Records excerpted from a collection:

──────────────────────────────

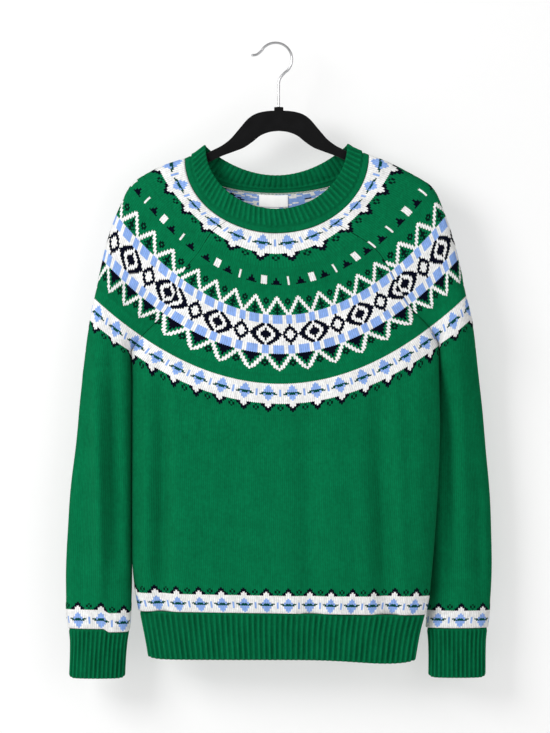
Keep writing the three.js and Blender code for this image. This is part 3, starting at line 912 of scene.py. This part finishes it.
def knit_material(name, groove, bump, depth=1.0, ridge=0.0):
    made, tree, shader = new_material(name)
    yarn = node(tree, "ShaderNodeAttribute", {"attribute_name": "yarn"}).outputs["Color"]
    stitch = node(tree, "ShaderNodeAttribute", {"attribute_name": "stitch"}).outputs["Vector"]
    split = node(tree, "ShaderNodeSeparateXYZ", i0=stitch)
    wale, row = split.outputs[0], split.outputs[1]

    def humps(value, turn):
        return maths(tree, "ABSOLUTE", maths(tree, "SINE", maths(tree, "MULTIPLY", value, turn)))

    # Each leg of a stitch is half a wale wide: high along its middle, low at its sides.
    leg, between = humps(wale, 2 * math.pi), humps(wale, math.pi)
    course = humps(row, math.pi)
    place = node(tree, "ShaderNodeTexCoord").outputs["Object"]
    fibre = noise(tree, place, 900.0, 2.0)
    tone = maths(tree, "MULTIPLY_ADD", between, groove)
    tone.node.inputs[2].default_value = 1 - groove * 0.75
    shut_in = node(tree, "ShaderNodeAmbientOcclusion", {"samples": 6}, Distance=0.016)
    for share, low, high in (
        (noise(tree, place, 38.0, 3.0), 0.83, 1.13),  # mottle
        (noise(tree, stretched(tree, place, 0.12), 420.0, 2.0), 0.82, 1.18),  # streaks
        (fibre, 0.88, 1.12),
        (split.outputs[2], depth, depth + ridge),
        (shut_in.outputs["AO"], 0.45, 1.0),
        (noise(tree, place, 260.0, 1.0), 0.8, 1.2),  # lumps in the yarn
    ):
        tone = maths(tree, "MULTIPLY", tone, spread(tree, share, low, high))
    colour = node(tree, "ShaderNodeVectorMath", {"operation": "SCALE"}, i0=yarn, Scale=tone)
    height = maths(tree, "MULTIPLY", leg, 0.6)
    for part, share in ((course, 0.3), (fibre, 0.5)):
        height = maths(tree, "ADD", height, maths(tree, "MULTIPLY", part, share))
    fill(tree, shader, {
        "Base Color": colour.outputs[0], "Normal": relief(tree, height, bump, 0.0005),
        "Roughness": 0.86, "Specular IOR Level": 0.03, "Sheen Weight": 0.015,
        "Sheen Roughness": 0.55, "Sheen Tint": (0.5, 1.0, 0.75, 1.0),
    })
    return made


def label_material():
    made, tree, shader = new_material("woven label")
    place = node(tree, "ShaderNodeTexCoord").outputs["Object"]
    warp, weft = (
        node(tree, "ShaderNodeTexWave", {"bands_direction": way}, Vector=place, Scale=scale)
        for way, scale in (("X", 900.0), ("Z", 1400.0))
    )
    weave = maths(tree, "MULTIPLY", warp.outputs["Fac"], weft.outputs["Fac"])
    colour = two_tone(tree, weave, (0.84, 0.84, 0.83), (0.95, 0.95, 0.94))
    fill(tree, shader, {
        "Base Color": colour, "Normal": relief(tree, weave, 0.25, 0.0002),
        "Roughness": 0.6, "Emission Color": (1, 1, 0.98, 1), "Emission Strength": 0.12,
    })
    return made


def flock_material():
    made, tree, shader = new_material("black flock")
    place = node(tree, "ShaderNodeTexCoord").outputs["Object"]
    pile = noise(tree, place, 2600.0, 2.0)
    mix = maths(tree, "MULTIPLY", pile, noise(tree, place, 70.0, 3.0))
    colour = two_tone(tree, mix, (0.0022, 0.0022, 0.0024), (0.011, 0.011, 0.012))
    fill(tree, shader, {
        "Base Color": colour, "Normal": relief(tree, pile, 0.6, 0.0003), "Roughness": 0.95,
        "Specular IOR Level": 0.1, "Sheen Weight": 0.1, "Sheen Roughness": 0.5,
    })
    return made


def wire_material():
    made, tree, shader = new_material("plated wire")
    place = node(tree, "ShaderNodeTexCoord").outputs["Object"]
    rub = noise(tree, stretched(tree, place, 0.2), 700.0, 3.0)
    fill(tree, shader, {
        "Base Color": two_tone(tree, rub, (0.42, 0.42, 0.43), (0.66, 0.66, 0.67)),
        "Roughness": spread(tree, rub, 0.14, 0.32), "Metallic": 1.0,
    })
    return made


# ---- the pieces

KNIT = knit_material("stocking stitch", 0.27, 0.55)
RIB = knit_material("rib", 0.22, 0.5, 0.86, 0.14)
LABEL = label_material()
FLOCK = flock_material()
WIRE = wire_material()


def finish_piece(piece, material, name):
    piece.data.materials.append(material)
    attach(piece, BODY_NAME)
    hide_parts(name)


def rows_for(body_rows):
    """Row number to level, for a panel with YOKE_ROWS on the yoke and short rows in its trim."""
    heights = np.ones(body_rows)
    heights[-TRIM:] = TRIM_ROW_TALL / ROW_TALL
    below = np.concatenate([[0], np.cumsum(heights)]) / heights.sum()
    rows = np.concatenate([np.arange(YOKE_ROWS), YOKE_ROWS + np.arange(body_rows + 1)])
    levels = np.concatenate([np.arange(YOKE_ROWS) / YOKE_ROWS, 1 + below])
    return lambda row: np.interp(row, rows, levels)


FLIPPED = PEERIE[::-1]
BODY_ROWS, TUBE_ROWS = 148, 206
# Stitches left and right of the middle of the front, in each run of rows with one count.
COUNTS = [
    (0, 25, 27, 30), (25, 39, 40, 52), (39, 99, 54, 66), (99, 128, 80, 86),
    (128, YOKE_ROWS + BODY_ROWS, 82, 86),
]
MIDDLE_LINE = ([247, 454, 740], [-2.5, 4.8, 9.0])  # depth below the origin and x
HEM_COLUMN = 9  # the trim's column at the middle of the front
SLEEVE_COUNTS = [(0, 25), (25, 39), (39, 99), (99, 140), (140, YOKE_ROWS + TUBE_ROWS)]
SLEEVE_WIDTHS = [2.8, 2.75, 2.7, 2.6, 2.5]
CUFF_COLUMN = {"left": 6, "right": 4}  # the trim's column at the sleeve's seam


def floats(total):
    """The strands across the inside of the back, under the neck: rows and their yarns."""
    rows = np.concatenate([np.arange(0, 22), np.arange(24, total, 9), [total]]).astype(float)
    yarns = np.zeros((len(rows) - 1, INNER_COLUMNS), int)
    dice = np.random.default_rng(7)
    number = {name: i for i, name in enumerate(YARN_NAMES)}
    yarns[0, ::2] = number["W"]
    for r in range(1, 19):
        run = 0
        while run < INNER_COLUMNS:
            length, chance = int(dice.integers(4, 11)), dice.random()
            if r < 3:
                yarn = "W" if chance < 0.6 else "B"
            elif r < 14:
                yarn = "W" if chance < 0.36 else ("N" if chance > 0.955 else "B")
            else:
                yarn = "W" if chance < 0.35 else ("N" if chance > 0.72 else ".")
            yarns[r, run:run + length] = number[yarn]
            run += length
    return rows, yarns


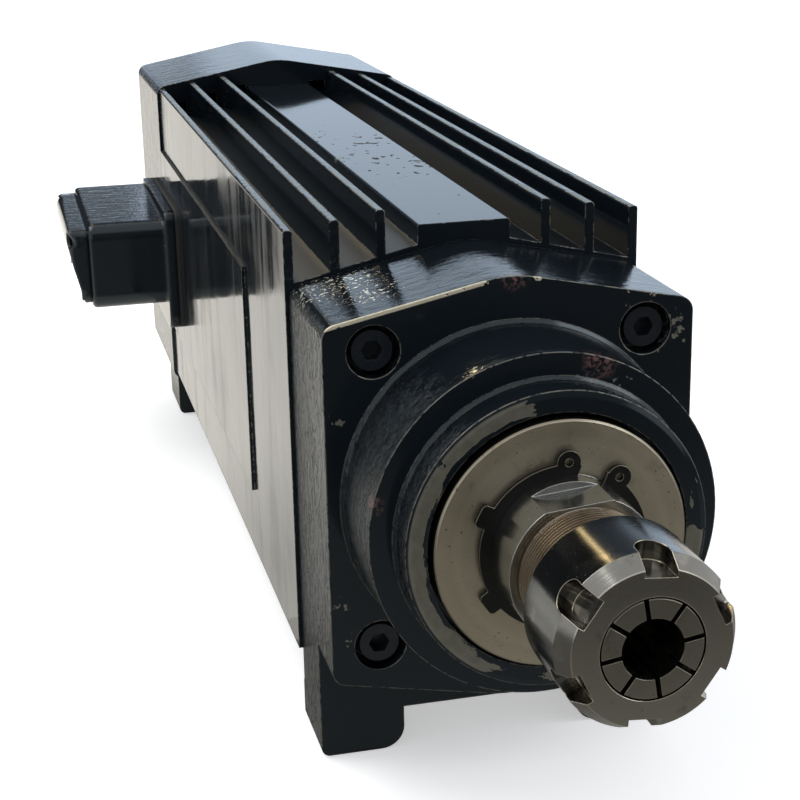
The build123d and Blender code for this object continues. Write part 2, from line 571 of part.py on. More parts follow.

──────────────────────────────

SHORT PROBLEM: Return the listing above in its exact form.

TASK ANSWER:
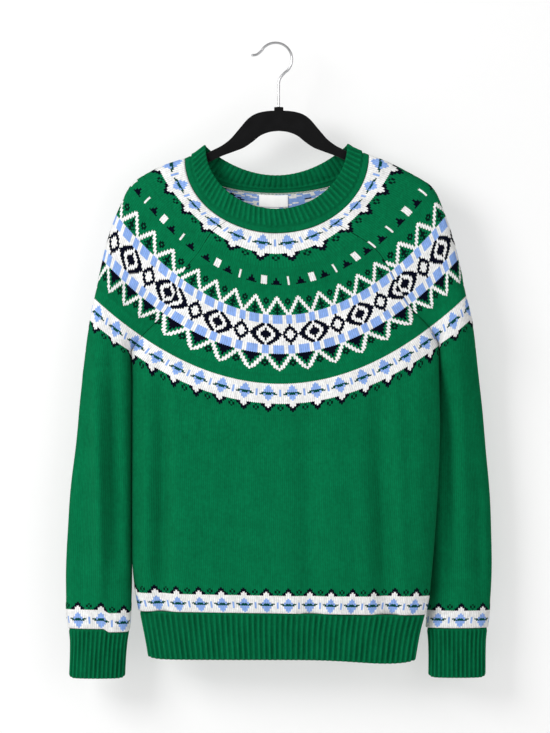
Keep writing the three.js and Blender code for this image. This is part 3, starting at line 912 of scene.py. This part finishes it.
def knit_material(name, groove, bump, depth=1.0, ridge=0.0):
    made, tree, shader = new_material(name)
    yarn = node(tree, "ShaderNodeAttribute", {"attribute_name": "yarn"}).outputs["Color"]
    stitch = node(tree, "ShaderNodeAttribute", {"attribute_name": "stitch"}).outputs["Vector"]
    split = node(tree, "ShaderNodeSeparateXYZ", i0=stitch)
    wale, row = split.outputs[0], split.outputs[1]

    def humps(value, turn):
        return maths(tree, "ABSOLUTE", maths(tree, "SINE", maths(tree, "MULTIPLY", value, turn)))

    # Each leg of a stitch is half a wale wide: high along its middle, low at its sides.
    leg, between = humps(wale, 2 * math.pi), humps(wale, math.pi)
    course = humps(row, math.pi)
    place = node(tree, "ShaderNodeTexCoord").outputs["Object"]
    fibre = noise(tree, place, 900.0, 2.0)
    tone = maths(tree, "MULTIPLY_ADD", between, groove)
    tone.node.inputs[2].default_value = 1 - groove * 0.75
    shut_in = node(tree, "ShaderNodeAmbientOcclusion", {"samples": 6}, Distance=0.016)
    for share, low, high in (
        (noise(tree, place, 38.0, 3.0), 0.83, 1.13),  # mottle
        (noise(tree, stretched(tree, place, 0.12), 420.0, 2.0), 0.82, 1.18),  # streaks
        (fibre, 0.88, 1.12),
        (split.outputs[2], depth, depth + ridge),
        (shut_in.outputs["AO"], 0.45, 1.0),
        (noise(tree, place, 260.0, 1.0), 0.8, 1.2),  # lumps in the yarn
    ):
        tone = maths(tree, "MULTIPLY", tone, spread(tree, share, low, high))
    colour = node(tree, "ShaderNodeVectorMath", {"operation": "SCALE"}, i0=yarn, Scale=tone)
    height = maths(tree, "MULTIPLY", leg, 0.6)
    for part, share in ((course, 0.3), (fibre, 0.5)):
        height = maths(tree, "ADD", height, maths(tree, "MULTIPLY", part, share))
    fill(tree, shader, {
        "Base Color": colour.outputs[0], "Normal": relief(tree, height, bump, 0.0005),
        "Roughness": 0.86, "Specular IOR Level": 0.03, "Sheen Weight": 0.015,
        "Sheen Roughness": 0.55, "Sheen Tint": (0.5, 1.0, 0.75, 1.0),
    })
    return made


def label_material():
    made, tree, shader = new_material("woven label")
    place = node(tree, "ShaderNodeTexCoord").outputs["Object"]
    warp, weft = (
        node(tree, "ShaderNodeTexWave", {"bands_direction": way}, Vector=place, Scale=scale)
        for way, scale in (("X", 900.0), ("Z", 1400.0))
    )
    weave = maths(tree, "MULTIPLY", warp.outputs["Fac"], weft.outputs["Fac"])
    colour = two_tone(tree, weave, (0.84, 0.84, 0.83), (0.95, 0.95, 0.94))
    fill(tree, shader, {
        "Base Color": colour, "Normal": relief(tree, weave, 0.25, 0.0002),
        "Roughness": 0.6, "Emission Color": (1, 1, 0.98, 1), "Emission Strength": 0.12,
    })
    return made


def flock_material():
    made, tree, shader = new_material("black flock")
    place = node(tree, "ShaderNodeTexCoord").outputs["Object"]
    pile = noise(tree, place, 2600.0, 2.0)
    mix = maths(tree, "MULTIPLY", pile, noise(tree, place, 70.0, 3.0))
    colour = two_tone(tree, mix, (0.0022, 0.0022, 0.0024), (0.011, 0.011, 0.012))
    fill(tree, shader, {
        "Base Color": colour, "Normal": relief(tree, pile, 0.6, 0.0003), "Roughness": 0.95,
        "Specular IOR Level": 0.1, "Sheen Weight": 0.1, "Sheen Roughness": 0.5,
    })
    return made


def wire_material():
    made, tree, shader = new_material("plated wire")
    place = node(tree, "ShaderNodeTexCoord").outputs["Object"]
    rub = noise(tree, stretched(tree, place, 0.2), 700.0, 3.0)
    fill(tree, shader, {
        "Base Color": two_tone(tree, rub, (0.42, 0.42, 0.43), (0.66, 0.66, 0.67)),
        "Roughness": spread(tree, rub, 0.14, 0.32), "Metallic": 1.0,
    })
    return made


# ---- the pieces

KNIT = knit_material("stocking stitch", 0.27, 0.55)
RIB = knit_material("rib", 0.22, 0.5, 0.86, 0.14)
LABEL = label_material()
FLOCK = flock_material()
WIRE = wire_material()


def finish_piece(piece, material, name):
    piece.data.materials.append(material)
    attach(piece, BODY_NAME)
    hide_parts(name)


def rows_for(body_rows):
    """Row number to level, for a panel with YOKE_ROWS on the yoke and short rows in its trim."""
    heights = np.ones(body_rows)
    heights[-TRIM:] = TRIM_ROW_TALL / ROW_TALL
    below = np.concatenate([[0], np.cumsum(heights)]) / heights.sum()
    rows = np.concatenate([np.arange(YOKE_ROWS), YOKE_ROWS + np.arange(body_rows + 1)])
    levels = np.concatenate([np.arange(YOKE_ROWS) / YOKE_ROWS, 1 + below])
    return lambda row: np.interp(row, rows, levels)


FLIPPED = PEERIE[::-1]
BODY_ROWS, TUBE_ROWS = 148, 206
# Stitches left and right of the middle of the front, in each run of rows with one count.
COUNTS = [
    (0, 25, 27, 30), (25, 39, 40, 52), (39, 99, 54, 66), (99, 128, 80, 86),
    (128, YOKE_ROWS + BODY_ROWS, 82, 86),
]
MIDDLE_LINE = ([247, 454, 740], [-2.5, 4.8, 9.0])  # depth below the origin and x
HEM_COLUMN = 9  # the trim's column at the middle of the front
SLEEVE_COUNTS = [(0, 25), (25, 39), (39, 99), (99, 140), (140, YOKE_ROWS + TUBE_ROWS)]
SLEEVE_WIDTHS = [2.8, 2.75, 2.7, 2.6, 2.5]
CUFF_COLUMN = {"left": 6, "right": 4}  # the trim's column at the sleeve's seam


def floats(total):
    """The strands across the inside of the back, under the neck: rows and their yarns."""
    rows = np.concatenate([np.arange(0, 22), np.arange(24, total, 9), [total]]).astype(float)
    yarns = np.zeros((len(rows) - 1, INNER_COLUMNS), int)
    dice = np.random.default_rng(7)
    number = {name: i for i, name in enumerate(YARN_NAMES)}
    yarns[0, ::2] = number["W"]
    for r in range(1, 19):
        run = 0
        while run < INNER_COLUMNS:
            length, chance = int(dice.integers(4, 11)), dice.random()
            if r < 3:
                yarn = "W" if chance < 0.6 else "B"
            elif r < 14:
                yarn = "W" if chance < 0.36 else ("N" if chance > 0.955 else "B")
            else:
                yarn = "W" if chance < 0.35 else ("N" if chance > 0.72 else ".")
            yarns[r, run:run + length] = number[yarn]
            run += length
    return rows, yarns


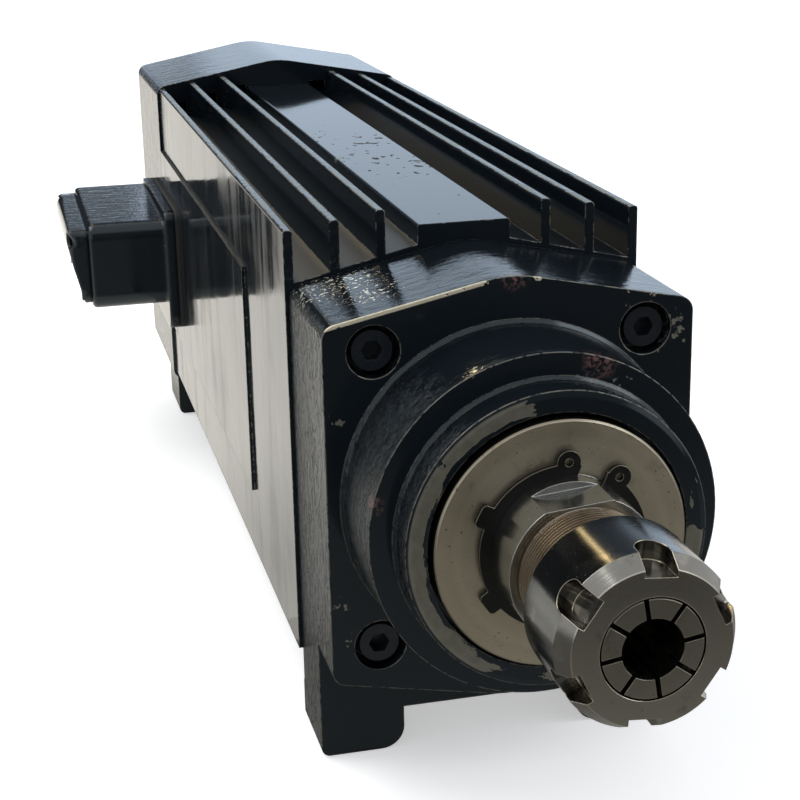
The build123d and Blender code for this object continues. Write part 2, from line 571 of part.py on. More parts follow.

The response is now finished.